The Chaga descended from various Bantu groups who migrated from elsewhere in Africa to the foothills of Mount Kilimanjaro, a migration that began around the start of the eleventh century.
The Chaga area is traditionally divided into a number of chiefdoms. Their way of life is based primarily on agriculture, using irrigation on terraced fields and oxen manure. Although bananas are their staple food, they also cultivate various crops, including yams, beans, and maize. In agricultural exports, they are best known for their Arabica coffee, which is exported to American and European markets, resulting in coffee being a primary cash crop.
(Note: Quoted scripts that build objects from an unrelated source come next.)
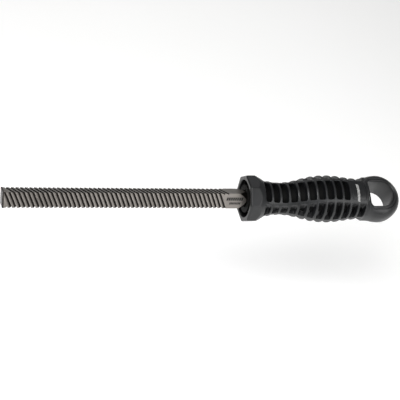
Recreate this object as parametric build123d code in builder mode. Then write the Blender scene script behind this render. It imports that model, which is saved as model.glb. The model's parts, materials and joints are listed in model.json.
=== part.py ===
"""Square file with coarse milled teeth and a ribbed plastic handle.

Frame: X runs along the tool, the origin is the centre of the collar's front rim,
the handle lies towards +X and the blade towards -X. The tool rests on one flat of
the octagonal collar, which faces -Z. Millimetres.
"""
import os
from math import cos, pi, radians, sin, sqrt, tan

from build123d import *

# Blade
BAR = 11.0  # side of the square bar
EXPOSED = 170.0  # from the collar's rim to the tip
BLADE_ROLL = 22.5  # angle of one bar face above the horizontal
TOOTH_PITCH = 3.1
TOOTH_DEPTH = 0.95
TOOTH_COUNT = 49
TOOTH_LAND = 0.15
TEETH_START = -168.6  # first tooth's edge, on the middle of a face
SKEW_TEETH = 1.5  # how many pitches one groove advances across a face
SHOULDER_X = -5.2  # the turned cone starts to cut the bar's corners here
TANG_ROOT_X = 1.6
TANG_ROOT_R = 4.8
TANG_FRONT = 6.0  # side of the square tang where it enters the socket
TANG_END = 3.6
TANG_START_X = 6.0
TANG_LENGTH = 48.0  # from the rim to the tang's end

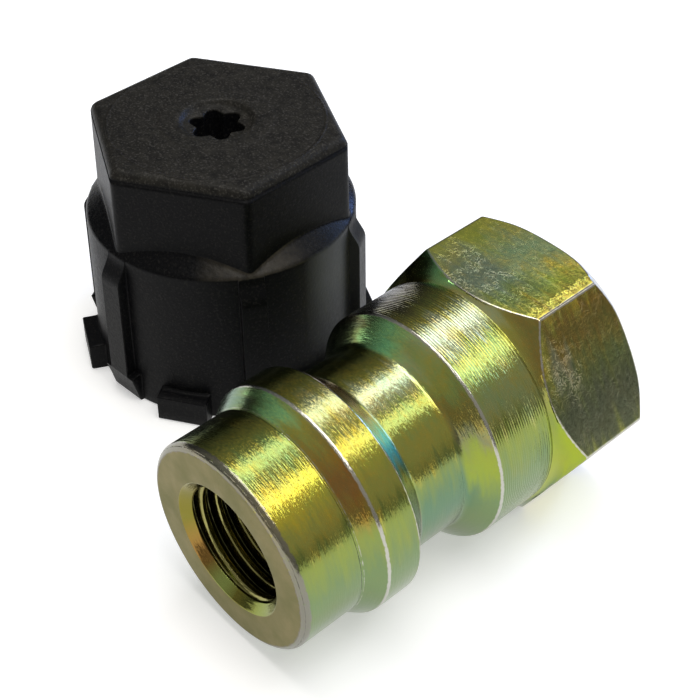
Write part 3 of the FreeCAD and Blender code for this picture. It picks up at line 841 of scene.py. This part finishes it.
def body_faces(nodes, along, out):
    """Masks of the flats and all behind them, of all in front of their cone, and of both end faces."""
    # On the 45 degree cone in front of the hexagon, Along less Out stays the same
    past_cone = HEX_CORNER_FRONT - HEX_CORNER_R
    from_cone = nodes.maths("SUBTRACT", along, out)
    on_flats = nodes.stretch(from_cone, past_cone + 0.02, past_cone + 0.12)
    past_collar = nodes.stretch(along, CONE_FRONT - 0.1, CONE_FRONT + 0.1)
    turned = nodes.maths("SUBTRACT", 1.0, past_collar)
    tip = nodes.stretch(along, 0.03, 0.01)
    tip = nodes.product(tip, nodes.stretch(out, PORT_SINK_R - 0.05, PORT_SINK_R + 0.05))
    end = nodes.stretch(along, BODY_LENGTH - 0.03, BODY_LENGTH - 0.01)
    end = nodes.product(end, nodes.stretch(out, LINE_SINK_R, LINE_SINK_R + 0.1))
    return on_flats, turned, nodes.largest(tip, end)


def outer_film(nodes, along, out, angle, from_top, on_flats, cloud):
    """The coating on the outside: olive above and green below, the green partly a painted reflection
    of the table, with patches of other tints, painted highlights and painted reflections.
    """
    # Green below: partly the coating's tint, partly a painted reflection of the table
    film = nodes.mix(nodes.stretch(from_top, *TO_LIME), OLIVE, LIME)
    film = nodes.mix(nodes.stretch(from_top, *TO_LEAF), film, LEAF)
    film = tinted(nodes, film, along, angle, TINT_PATCHES)
    flats = nodes.mix(nodes.stretch(cloud, 0.35, 0.65), STRAW, CORN)
    film = nodes.mix(on_flats, film, tinted(nodes, flats, along, angle, FLAT_PATCHES))
    # Along and Out add up to the same all over the 45 degree rear chamfer, and to less on the flats.
    # The chamfer is coloured with a painted blue reflection.
    past_flats = HEX_CORNER_REAR + HEX_CORNER_R
    to_rear = nodes.maths("ADD", along, out)
    return nodes.mix(nodes.stretch(to_rear, past_flats - 0.12, past_flats - 0.02), film, BLUE_REFLECTION)


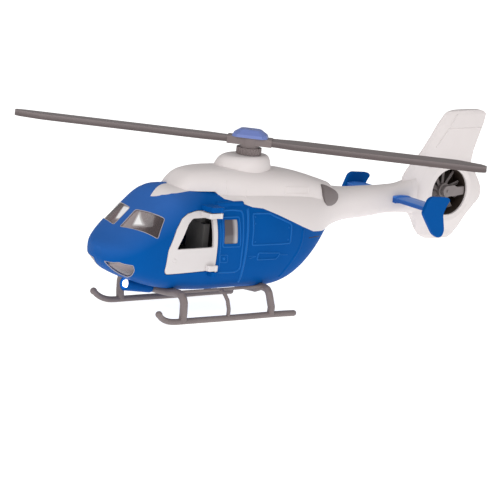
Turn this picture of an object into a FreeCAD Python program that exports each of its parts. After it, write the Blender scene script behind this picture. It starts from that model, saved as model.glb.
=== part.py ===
import FreeCAD, Part
import math
import os
from FreeCAD import Vector as V, Placement, Rotation

# Toy rescue helicopter. All lengths in mm. X runs to the nose, Y to the port side, Z up, floor at Z = 0.
# Sub-parts are designed about the mast axis (x = 0) and moved by MAST_X when they are written.

NOSE_X = 120.5          # front end of the nose, ahead of the mast axis
TAIL_X = -213.0         # rear end of the tail duct
MAST_X = -(NOSE_X + TAIL_X) / 2.0   # mast axis in the row frame, so that the length is centred on X = 0
WALL = 1.8              # wall of the moulded shells
ROTOR_R = 159.0         # rotor radius
ROTOR_Z = 113.9         # height of the rotor plane
BLADE_AZ = -45.3        # direction in which the blades were left standing
BLADE_CHORD, BLADE_THICK, BLADE_PITCH = 13.5, 3.9, 3.0
SKID_Y = 33.0           # half the skid track
SKID_R = 2.05
HINGE_X, HINGE_Y = 48.0, 34.4       # cockpit door hinge axis
PIN_R, PIN_GAP = 0.8, 0.07
FAN_X, FAN_Z = -179.6, 72.4         # tail duct centre
FAN_R = 15.3
BOOM_SEAM_X = -128.0    # joint between tail boom and tail unit

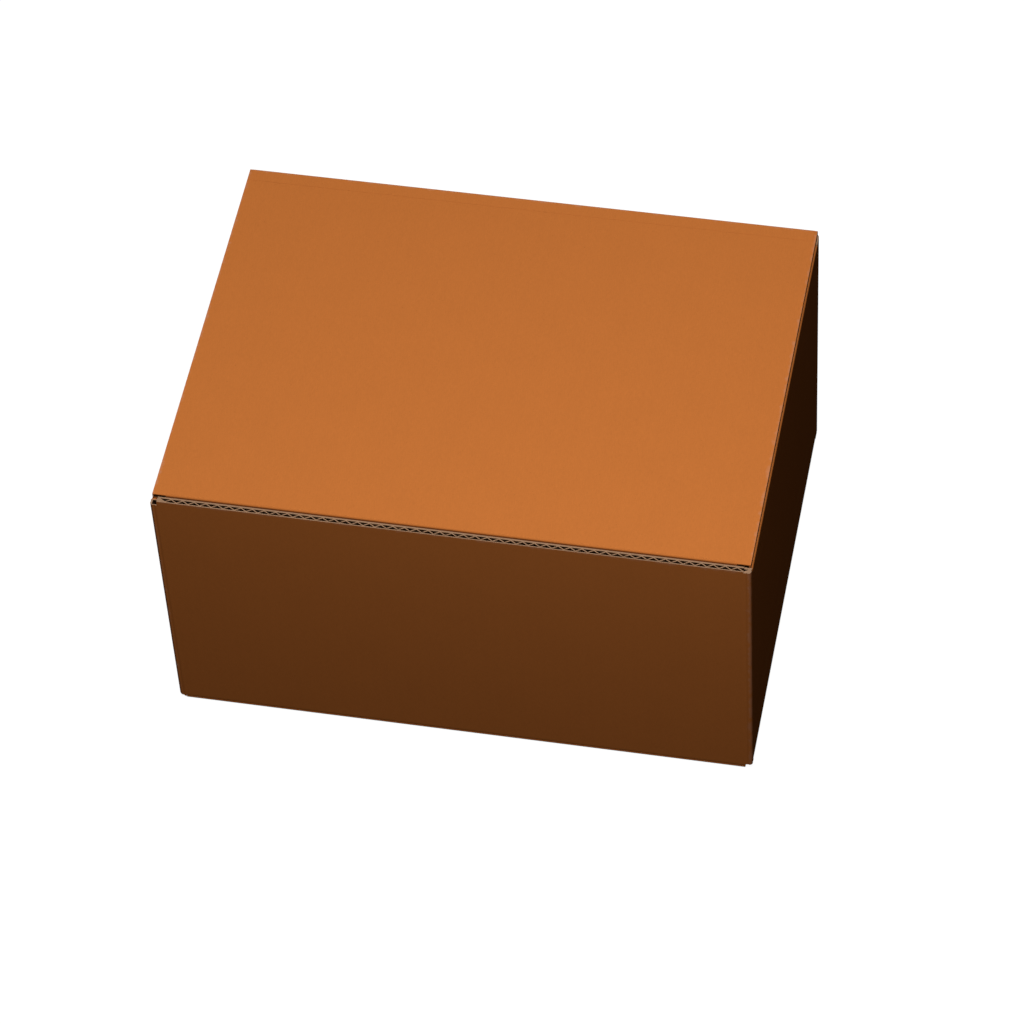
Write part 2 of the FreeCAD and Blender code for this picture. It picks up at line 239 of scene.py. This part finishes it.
def build_kraft_group():
    """Uncoated kraft liner: long fibres, cloudy pulp, dark specks and the faint ribs of the flutes."""
    tree, start, end = new_group(
        "kraft_liner",
        [("Place", "Vector"), ("Tone", "Color"), ("Fibre", "Float"), ("Ribs", "Float")],
        [("Color", "Color"), ("Roughness", "Float"), ("Height", "Float")])
    place = start.outputs["Place"]
    fibre = 0.0
    for turn, scale in FIBRE_LAYERS:
        laid = add(tree, "ShaderNodeMapping", {
            "Vector": place, "Rotation": (0, 0, turn), "Scale": scale})
        noise = add(tree, "ShaderNodeTexNoise", {
            "Vector": laid.outputs[0], "Scale": 1.0, "Detail": FIBRE_DETAIL})
        fibre = calc(tree, "ADD", fibre, calc(tree, "SUBTRACT", noise.outputs["Fac"], NOISE_MIDDLE))
    fibre = calc(tree, "MULTIPLY", fibre, start.outputs["Fibre"])
    cloud = add(tree, "ShaderNodeTexNoise", {
        "Vector": place, "Scale": CLOUD_SCALE, "Detail": CLOUD_DETAIL, "Roughness": CLOUD_ROUGHNESS})
    cloud = calc(tree, "SUBTRACT", cloud.outputs["Fac"], NOISE_MIDDLE)
    speck = add(tree, "ShaderNodeTexNoise", {
        "Vector": place, "Scale": SPECK_SCALE, "Detail": SPECK_DETAIL})
    speck = ramp(tree, speck.outputs["Fac"], SPECK_START, SPECK_FULL)
    apart = add(tree, "ShaderNodeSeparateXYZ", {0: place})
    ribs = calc(tree, "COSINE", calc(tree, "MULTIPLY", apart.outputs["X"], math.tau / FLUTE_PITCH))
    ribs = calc(tree, "MULTIPLY", ribs, start.outputs["Ribs"])
    shade = calc(tree, "MULTIPLY_ADD", fibre, FIBRE_SHADE, 1.0)
    shade = calc(tree, "MULTIPLY_ADD", cloud, CLOUD_SHADE, shade)
    shade = calc(tree, "MULTIPLY_ADD", ribs, RIB_SHADE, shade)
    shade = calc(tree, "MULTIPLY_ADD", speck, SPECK_SHADE, shade)
    tinted = add(
        tree, "ShaderNodeVectorMath", {0: start.outputs["Tone"], "Scale": shade}, operation="SCALE")
    tree.links.new(tinted.outputs[0], end.inputs["Color"])
    roughness = calc(tree, "MULTIPLY_ADD", fibre, FIBRE_ROUGHNESS, PAPER_ROUGHNESS)
    tree.links.new(roughness, end.inputs["Roughness"])
    height = calc(tree, "MULTIPLY", fibre, FIBRE_HEIGHT)
    height = calc(tree, "MULTIPLY_ADD", ribs, RIB_HEIGHT, height)
    height = calc(tree, "MULTIPLY_ADD", cloud, CLOUD_HEIGHT, height)
    tree.links.new(height, end.inputs["Height"])
    return tree


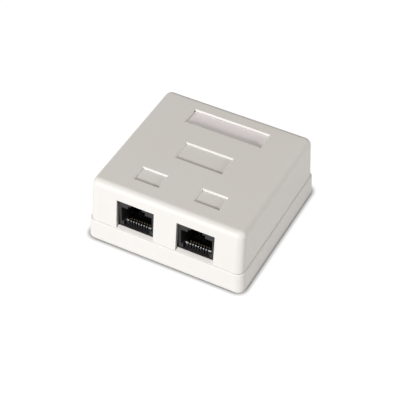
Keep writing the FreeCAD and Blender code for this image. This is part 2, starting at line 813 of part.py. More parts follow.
def makeContact(side, index):
    # a stamped strip: solder pin, heel, run under the carrier, front bend and the sprung arm
    body = newBody("%s_contact_%d" % (side, index + 1), portX(side) + contactX(index))
    half = mm.wireThick / 2
    foot = boardBottom - mm.pinLength
    pinY = pinRow(index)
    runZ = boardTop + mm.wireLift
    heel = (pinY - mm.heelBevel, runZ - mm.heelBevel)
    bend = (carrierFront + mm.wireSetback + mm.wireBend, runZ + mm.wireBend)
    rise = ofAngle("sin", mm.armAngle)
    advance = ofAngle("cos", mm.armAngle)

    def besideArm(radius, along):
        # a point of the arm, by its distance from the bend's centre line and its place along the arm
        return (bend[0] - radius * rise + along * advance, bend[1] + radius * advance + along * rise)

    inner = mm.wireBend - half
    outer = mm.wireBend + half
    armLength = (jackFront + mm.armEnd - bend[0] + mm.wireBend * rise) / advance
    outline = newSketch(body, "YZ_Plane", -mm.wireWidth / 2)
    run(outline, (pinY + half, foot), [
        ((pinY + half, heel[1]),),
        ((heel[0], runZ + half),),
        ((bend[0], runZ + half),),
        (besideArm(inner, 0), bend, inner),
        (besideArm(inner, armLength),),
        (besideArm(outer, armLength),),
        (besideArm(outer, 0),),
        ((bend[0], runZ - half), bend, outer),
        ((heel[0], runZ - half),),
        ((pinY - half, heel[1]),),
        ((pinY - half, foot),),
        ((pinY + half, foot),),
    ])
    extrude("Pad", outline, mm.wireWidth)


# ---- punch-down blocks ----

def makeBlock(side):
    body = newBody(side + "_punchdown_block", portX(side))
    bind(body, "Placement.Base.y", blockMiddle)
    blockTop = boardTop + mm.blockHeight
    profile = newSketch(body, "YZ_Plane", -mm.blockWidth / 2)
    end = mm.blockLength / 2
    valley = mm.blockValleyWidth / 2
    valleyFloor = blockTop - mm.blockValleyDepth
    halves = [(end, boardTop), (end, blockTop - mm.blockBevel), (end - mm.blockBevel, blockTop),
              (valley + mm.blockBevel, blockTop), (valley, blockTop - mm.blockBevel), (valley, valleyFloor)]
    polygon(profile, halves + [(-y, z) for y, z in reversed(halves)])
    extrude("Pad", profile, mm.blockWidth)

    x = terminalX(0)
    slot = newSketch(body, "XZ_Plane", end + cutOver)
    half = mm.wireSlotWidth / 2
    slotFloor = blockTop - mm.wireSlotDepth
    leadFloor = blockTop - 2 * mm.wireSlotLead
    polygon(slot, [(x - half, slotFloor), (x + half, slotFloor), (x + half, leadFloor),
                   (x + half + mm.wireSlotLead, blockTop), (x - half - mm.wireSlotLead, blockTop),
                   (x - half, leadFloor)])
    repeat(extrude("Pocket", slot, mm.blockLength + 2 * cutOver), "X_Axis", blockColumns, mm.blockPitch)
    slits = newSketch(body, "XY_Plane", blockTop)
    for sign in sides.values():
        centredRectangle(slits, x, sign * mm.blockRowGap / 2, mm.terminalWidth + 2 * mm.slitFit,
                         mm.terminalThick + 2 * mm.slitFit)
    repeat(extrude("Pocket", slits, mm.blockHeight + cutOver), "X_Axis", blockColumns, mm.blockPitch)


def makeTerminal(side, number, column, row):
    body = newBody("%s_terminal_%d" % (side, number), portX(side) + terminalX(column))
    bind(body, "Placement.Base.y", blockMiddle + row * mm.blockRowGap / 2)
    outline = newSketch(body, "XZ_Plane", -mm.terminalThick / 2)
    top = boardTop + mm.terminalHeight
    lead = mm.terminalSlot / 2 + mm.terminalLead
    halves = [(mm.terminalPin / 2, boardBottom - mm.pinLength), (mm.terminalPin / 2, boardTop),
              (mm.terminalWidth / 2, boardTop), (mm.terminalWidth / 2, top), (lead, top),
              (mm.terminalSlot / 2, top - 2 * mm.terminalLead), (mm.terminalSlot / 2, top - mm.terminalSlotDepth)]
    polygon(outline, halves + [(-x, z) for x, z in reversed(halves)])
    extrude("Pad", outline, mm.terminalThick)


def makeAll():
    makeBase()
    makeCover()
    makeLabel()
    makeBoard()
    makeScrew("front_board_screw", frontScrewY)
    makeScrew("rear_board_screw", rearScrewY)
    for side in sides:
        makeJackHousing(side)
        makeCarrier(side)
        for index in range(contactCount):
            makeContact(side, index)
        makeBlock(side)
        places = [(column, row) for row in sides.values() for column in range(blockColumns)]
        for number, (column, row) in enumerate(places, 1):
            makeTerminal(side, number, column, row)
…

The Iraqw, known as the Mbulu in Swahili, are a Cushitic people of the Arusha and Manyara Regions of North-central Tanzania, near the Rift Valley wall and south of Ngorongoro Crater.
Their language is distinctive from neighbouring Bantu and Nilotic language, and resembles to Arabic sound. The areas surrounding Karatu is Iraqw homeland and visitors can witness their locally developed intensive cultivation techniques.
Traditionally in conflict with the Maasai, Iraqw homesteads included underground tunnels called “aasimo”, in which they hide. Tourists can visit these maze like structures during a visit to Karatu area. It has long been known for its locally developed intensive cultivation, and referred to as an “island” within a matrix of less intensive cultivation.
The areas surrounding Karatu Town in the Arusha Region is also predominantly settled by the Iraqw tribe.